The rainy season comes and goes, three more daughters are born, and their house is still flooded. The biggest property they own is their small boat used for work. Destitute, Gu catches shellfish while Dan brings them to sell at the local market. Dan's older daughters are on the verge of quitting school because they do not have the áo dàis that are required to attend school. Determined to not let this happen, Dan decides to seek work as a nhũ mẫu, i.e. a wet nurse. She ends up working for an older Chinese man who requires her to let him suck at her breast every morning. Despite feeling miserable and embarrassed, Dan continues this work for the sake of her family. She is discovered by Gu and reprimanded. Ultimately, she decides to alter her own precious áo dài to make a version for her daughters to share.

Hoi An used to ask her father: "Is peace beautiful, daddy?". However, she would not live long enough to experience this peace. Thanks to her parents' sacrifice, Hoi An writes an essay about her áo dài. As she is reading this essay to her class, a bomb hits the school. Upon discovering this, Dan rushes to the school to find Hoi An and her classmates have been killed.
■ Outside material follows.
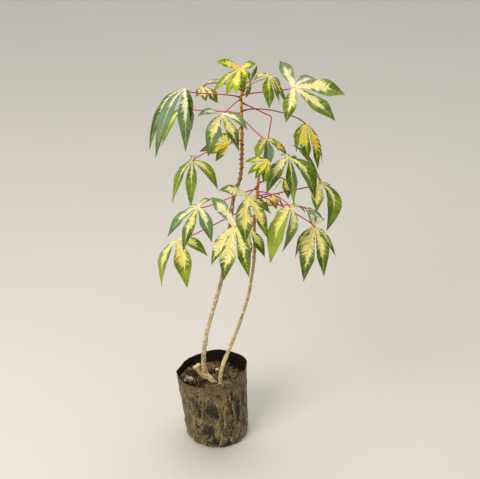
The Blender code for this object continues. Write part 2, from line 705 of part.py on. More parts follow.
def station(lobe, frame, side, phase, share, beside):
    """A lobe's midrib and its two edges at a share of its length, as offsets from the hub."""
    place, heading = along(frame, share)
    across = (side - heading * side.dot(heading)).normalized()
    across = Matrix.Rotation(math.radians(lobe.twist) * share, 3, heading) @ across
    up = heading.cross(across)
    widest = lobe.width * MM / 2 * lobe_width(share)
    edges = []
    for way, start, neighbour in ((-1, 0.0, beside[0]), (1, math.pi / 2, beside[1])):
        half = min(widest, room_beside(place, lobe, neighbour))
        wave = LOBE_WAVE * math.sin(WAVE_TURNS * share + phase + start)
        edges.append(place + across * way * half + up * half * (LOBE_FOLD + wave))
    return edges[0], place, edges[1]


def add_lobe(shape, hub, notches, lobe, frame, side, phase, beside):
    """One lobe's faces, from the hub and the notches beside it out to its tip."""
    before = (notches[0], hub, notches[1])
    for share in blade_stations(frame[2].length):
        low, middle, high = station(lobe, frame, side, phase, share, beside)
        centre = shape.verts.new(hub.co + middle)
        if share == 1.0:
            for one, other in ((0, 1), (1, 2)):
                shape.faces.new((before[one], before[other], centre))
            return
        now = (shape.verts.new(hub.co + low), centre, shape.verts.new(hub.co + high))
        for one, other in ((0, 1), (1, 2)):
            shape.faces.new((before[one], before[other], now[other]))
            shape.faces.new((before[one], now[other], now[one]))
        before = now


def blade_sheet(leaf):
    """The leaf's upper face as one open sheet: lobes that share the points round their hub."""
    rng = random.Random(leaf.name)
    lobes, frames, ways, facing = leaf_layout(leaf)
    sides = [facing.cross(way).normalized() for way in ways]
    shape = bmesh.new()
    hub = shape.verts.new(Vector(leaf.hub) * MM)
    notches = [shape.verts.new(hub.co + offset) for offset in notch_points(frames, ways, sides)]
    fingers = [None] + list(zip(lobes, frames)) + [None]
    for i, (lobe, frame, side) in enumerate(zip(lobes, frames, sides)):
        phase = rng.uniform(0, math.tau)
        beside = (fingers[i], fingers[i + 2])
        add_lobe(shape, hub, notches[i:i + 2], lobe, frame, side, phase, beside)
    bmesh.ops.recalc_face_normals(shape, faces=shape.faces)
    near = min(shape.faces, key=lambda face: (face.calc_center_median() - hub.co).length)
    if near.normal.dot(facing) < 0:
        bmesh.ops.reverse_faces(shape, faces=shape.faces)
    mesh = bpy.data.meshes.new(leaf.name + "_blade")
    shape.to_mesh(mesh)
    shape.free()
    return mesh, facing


def stalk_radius(share):
    """A stalk is thickest where it leaves the stem."""
    return STALK_RADIUS * (STALK_FOOT_SWELL - STALK_TAPER * min(1.0, share / STALK_TAPER_END))


def cubic(points, share):
    """A place on the smooth curve that four control points give."""
    a, b, c, d = points
    rest = 1 - share
    return a * rest ** 3 + b * 3 * rest ** 2 * share + c * 3 * rest * share ** 2 + d * share ** 3


def standoff(heading, axis, radius):
    """How far a stalk's flat end has to stand off a surface to clear it all round."""
    lean = abs(heading.dot(axis))
    return CLEARANCE + radius * math.sqrt(max(0.0, 1 - lean ** 2))


def stem_marks(leaf):
    return TALL_STEM if leaf.stem == "tall" else SHORT_STEM


def stalk_pull(leaf):
    """The point that a stalk's arch is drawn toward, between its stem and its hub."""
    if leaf.bend:
        return Vector(leaf.bend) * MM
    axis, _ = at_height(stem_marks(leaf), leaf.height)
    chord = Vector(leaf.hub) * MM - axis
    return axis + chord * 0.5 + Vector((0, 0, 1)) * leaf.rise * 2 * chord.length


def stalk_path(leaf, facing):
    """From the stem's bark out, arching to the leaf's hub from the side that it comes from."""
    marks = stem_marks(leaf)
    axis, stem_radius = at_height(marks, leaf.height)
    above, _ = at_height(marks, leaf.height + 4)
    grain = (above - axis).normalized()
    hub = Vector(leaf.hub) * MM
    chord = hub - axis
    out = (chord - grain * chord.dot(grain)).normalized()
    pull = stalk_pull(leaf)
    leaving = (pull - axis).normalized()
    start = axis + out * (stem_radius + standoff(leaving, out, stalk_radius(0.0)))
    arriving = (hub - pull).normalized()
    side = 1 if arriving.dot(facing) > UNDERSIDE_LIMIT else -1
    arriving = (arriving + facing * side * ARRIVAL_TURN).normalized()
    reach = BLADE_THICKNESS / 2 + standoff(arriving, facing, stalk_radius(1.0))
    end = hub - facing * side * reach
    handle = min(ARRIVAL_HANDLE, chord.length * ARRIVAL_SHARE)
    controls = (start, start + (pull - start) * LEAVING_SHARE, end - arriving * handle, end)
    if leaf.bend:
        controls = (start, start.lerp(pull, KNEE_SHARE), end.lerp(pull, KNEE_SHARE), end)
    count = max(4, round(chord.length / STALK_STEP))
    return [cubic(controls, k / count) for k in range(count + 1)]


def make_leaf(leaf, collection):
    """A leaf's blade and the stalk that carries it, each a piece of its own."""
    mesh, facing = blade_sheet(leaf)
    blade = add_object(leaf.name + "_blade", mesh, collection, leaf.colour)
    body = blade.modifiers.new("thickness", "SOLIDIFY")
    body.thickness = BLADE_THICKNESS
    body.offset = 0.0

    path = stalk_path(leaf, facing)
    radii = [stalk_radius(k / (len(path) - 1)) for k in range(len(path))]
    stalk = tube_mesh(leaf.name + "_stalk", path, radii, 1)
    add_object(leaf.name + "_stalk", stalk, collection, "stalk_skin")


def tree_of(mesh):
    """A search tree over a mesh's faces."""
    shape = bmesh.new()
    shape.from_mesh(mesh)
    tree = BVHTree.FromBMesh(shape)
    shape.free()
    return tree


def fall(stone, ground):
    """How far a stone can sink straight down before it meets the ground."""
    ground_tree = tree_of(ground)
    stone_tree = tree_of(stone)
    gaps = []
    for tree, mesh, way in ((ground_tree, stone, -1), (stone_tree, ground, 1)):
        for vert in mesh.vertices:
            spot, _, _, gap = tree.ray_cast(vert.co, Vector((0, 0, way)))
            if spot:
                gaps.append(gap)
    return min(gaps)


def make_stones(collection, soil):
    """A pale pebble and a hard clod, let down until they lie on the soil."""
    rng = random.Random(SEED + 1)
    ground = evaluated_mesh(soil, "ground")
    for name, finish, (x, y), size in STONES:
        shape = bmesh.new()
        bmesh.ops.create_icosphere(shape, subdivisions=2, radius=1.0)
        for vert in shape.verts:
            vert.co *= rng.uniform(*STONE_ROUGHNESS)
        bmesh.ops.scale(shape, vec=size, verts=shape.verts)
        bmesh.ops.translate(shape, vec=(x, y, RIM_MEAN_HEIGHT), verts=shape.verts)
        mesh = bpy.data.meshes.new(name)
        shape.to_mesh(mesh)
        shape.free()
        drop = fall(mesh, ground) - CLEARANCE
        mesh.transform(Matrix.Translation((0, 0, -drop)))
        add_object(name, mesh, collection, finish, smooth=False)
    bpy.data.meshes.remove(ground)


def main():
    clear_scene()
    plant = new_collection("potted_cassava")
    cutters = new_collection("cutters")
    make_stems(plant, cutters)
    make_bag(plant)
    soil = make_soil(plant, cutters)
    bpy.context.view_layer.update()
    make_stones(plant, soil)
    for leaf in LEAVES:
        make_leaf(leaf, plant)


main()
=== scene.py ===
# %% [markdown]
# Potted cassava. This lesson dresses a finished, measured model of a young variegated cassava that
# grows in a black nursery bag. The measured solids are loaded first as a fixed frame: they give
# every size and place. Each solid is then replaced by a finer piece of the same size, and each
# piece gets a finish made only of shader nodes.

# %% Load the frame
import math
import random
from dataclasses import dataclass

import bpy
import numpy as np
from mathutils import Euler, Matrix, Vector, noise


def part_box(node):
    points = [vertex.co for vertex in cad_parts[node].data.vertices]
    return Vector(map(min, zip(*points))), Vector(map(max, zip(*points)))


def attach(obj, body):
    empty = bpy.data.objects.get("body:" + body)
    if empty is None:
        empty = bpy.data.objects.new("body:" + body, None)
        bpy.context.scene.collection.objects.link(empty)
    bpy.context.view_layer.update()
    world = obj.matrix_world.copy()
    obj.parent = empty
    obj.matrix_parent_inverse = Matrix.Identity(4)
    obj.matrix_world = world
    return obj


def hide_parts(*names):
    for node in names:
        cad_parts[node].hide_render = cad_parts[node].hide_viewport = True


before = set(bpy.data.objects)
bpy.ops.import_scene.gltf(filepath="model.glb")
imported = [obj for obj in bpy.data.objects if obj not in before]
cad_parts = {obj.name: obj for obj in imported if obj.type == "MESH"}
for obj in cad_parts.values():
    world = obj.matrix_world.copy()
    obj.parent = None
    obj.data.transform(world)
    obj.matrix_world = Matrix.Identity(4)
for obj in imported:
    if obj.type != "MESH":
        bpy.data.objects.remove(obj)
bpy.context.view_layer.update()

MM = 0.001
print("nodes in the frame:", len(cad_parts))

# %% [markdown]
# The camera stands where the viewer stood: a little above the plant's top, looking down at it. Its
# height, tilt and lens were worked out from the bag's rim and foot, which are circles seen at an
# angle. A long lens from about 2 m away keeps the plant's proportions natural.

# %% Camera
LOOK_DOWN = math.radians(28.6)
CAMERA_PLACE = (0.055, -1.79, 1.50)
CAMERA_LENS = 70.5

camera_data = bpy.data.cameras.new("camera")
camera_data.lens = CAMERA_LENS
camera = bpy.data.objects.new("camera", camera_data)
camera.location = CAMERA_PLACE
camera.rotation_euler = (math.pi / 2 - LOOK_DOWN, 0, 0)
bpy.context.scene.collection.objects.link(camera)
bpy.context.scene.camera = camera
print("camera at", CAMERA_PLACE)

# %% [markdown]
# Soft daylight falls from above. A pale dome of light is brightest low behind the plant, which
# gives leaves a broad sheen where they face the sky. A large panel at the left front shapes the
# bag and the stems, and one overhead grounds the plant with a soft shadow.

# %% Light
SKY_COLOUR = (1.0, 0.965, 0.90, 1)
SKY_LEAST = 0.34
SKY_BACK_MORE = 1.15
SKY_BACK_WAY = (0.0, 0.88, 0.48)
SKY_BACK_FROM = 0.35
SKY_BACK_TO = 0.95
PANEL_AIM = (0, 0, 0.5)


def add_sky():
    """A pale dome of light, brighter behind the plant than before it."""
    world = bpy.data.worlds.new("daylight")
    world.use_nodes = True
    nodes, links = world.node_tree.nodes, world.node_tree.links
    background = nodes["Background"]
    background.inputs["Color"].default_value = SKY_COLOUR
    way = nodes.new("ShaderNodeTexCoord")
    facing = nodes.new("ShaderNodeVectorMath")
    facing.operation = "DOT_PRODUCT"
    facing.inputs[1].default_value = SKY_BACK_WAY
    links.new(way.outputs["Generated"], facing.inputs[0])
    strength = nodes.new("ShaderNodeMapRange")
    strength.interpolation_type = "SMOOTHSTEP"
    limits = {"From Min": SKY_BACK_FROM, "From Max": SKY_BACK_TO,
              "To Min": SKY_LEAST, "To Max": SKY_LEAST + SKY_BACK_MORE}
    for socket, value in limits.items():
        strength.inputs[socket].default_value = value
    links.new(facing.outputs["Value"], strength.inputs["Value"])
    links.new(strength.outputs["Result"], background.inputs["Strength"])
    bpy.context.scene.world = world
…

Tragedy continues when Dan dies while collecting wood, trying to earn extra money for her daughters' education. She is swept away during heavy rain. Gu dies soon after trying to rescue Dan's áo dài after their home is bombed.

The movie ends with a scene during the Reunification in 1975.

The film ultimately is a tribute to the strength and heart of the Vietnamese woman, as symbolized through the áo dài.

==Actors==
- Trương Ngọc Ánh as Dần
- NSƯT Quốc Khánh as Gù
- Nguyễn Thu Trang as Hội An
- Trần Thiên Tú as Ngô
- Đỗ Thu Hằng as Lụt
- NSND Việt Anh as Ông Tám
- Tú Trinh as Bà Tám
- NSƯT Tất Bình as Ông Phán
- NSND Như Quỳnh as Bà Phán
- NSND Thanh Vy AS Bà Hiền
- Hà Kiều Anh AS Nhài
- NSƯT Quang Thắng AS Ông Phán lúc trẻ
- Kim Thư as Người giúp việc
- NSND Hồng Vân as Bà mụ
- Bình Minh as Police
- Mạc Can as Ông già chiếu phim
- Ngọc Đặng as Ông Thoòng

== Reception ==
The film was released in Vietnam in 2007 and was a hit, both critically and commercially. It won the top prize at the 2007 Golden Kite Awards (Vietnam's equivalent to the Oscars) and won acclaim at international film festivals. Richard Kuiper of Variety, who had attended the film's screening at the Busan International Film Festival, called it "deeply moving" and remarked that "most audience members were in tears".

- Audience Award at the Busan International Film Festival in South Korea
- Kodak Vision award at the Fukuoka Asian Film Festival in Japan
- Best foreign film at the Golden Rooster Awards in China.

The film was officially selected to represent Vietnam at the 80th Academy Awards in the Best foreign language film category.

Despite its success, the film received criticism and controversy, especially surrounding the director's political leanings as conveyed through the film. This was preceded by similar controversy surrounding the director almost a decade earlier concerning a music video that was perceived to be actively pro-communist by overseas Vietnamese. This time around, Huynh faced fire from both sides rather than just the overseas Vietnamese community. Others question the historical accuracy of the film, as they contend that the Viet Minh uprising would have been unlikely in 1954, having already occurred in 1945. Furthermore, they charge that the modern áo dài, a feature of the urban upper class in the 1930s, was unsuitable to represent lower class Vietnamese women.